There’s a camel in the room. And it
s causing major problems. The ideal rational terminology to use is, of course, Islam and Muslim, without qualification unless merited by sufficient factsi.e., presuming guilt until innocence is proven. But even if one must continue to use the silly prefixes, suffixes, qualifers and euphemisms, then at least let us also, at the same time, pursue the following questions:

Is Islam itself a significant source for the various acts of violence and intolerance perpetrated by Muslims with increasing frequency around the globe which are being seen by the West—and the Rest (of the World)?

To what degree, and in what manner, is Islam itself a significant source for these various problems?

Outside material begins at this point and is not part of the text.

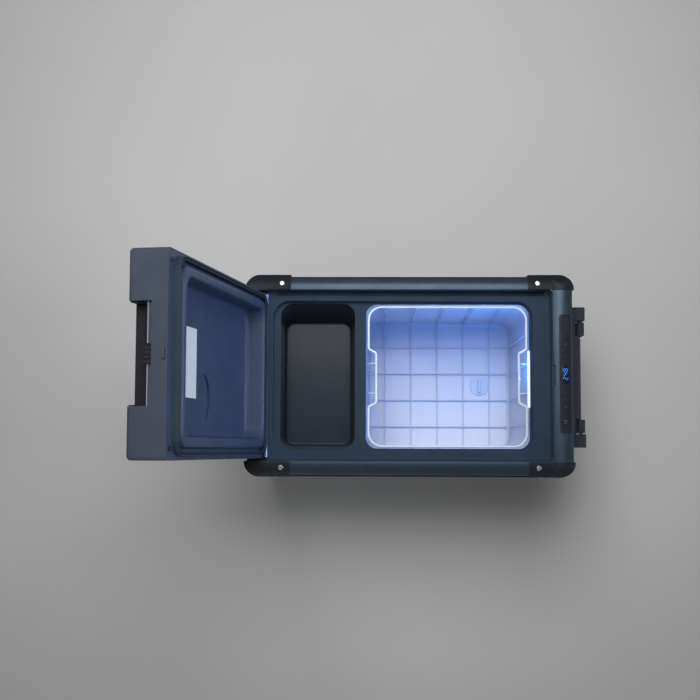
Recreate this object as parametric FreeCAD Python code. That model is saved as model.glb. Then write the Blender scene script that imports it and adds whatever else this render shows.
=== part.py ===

Without beginning by at least sincerely and diligently pursuing these questions—instead of interdicting them prejudicially from the start—, we will continue to willfully or naively eliminate or tamper with rational interpretations by which to analyze the mountain of disturbing data emanating from the Islamic world, and from the interpenetration of that world in the other worlds that make up our one World.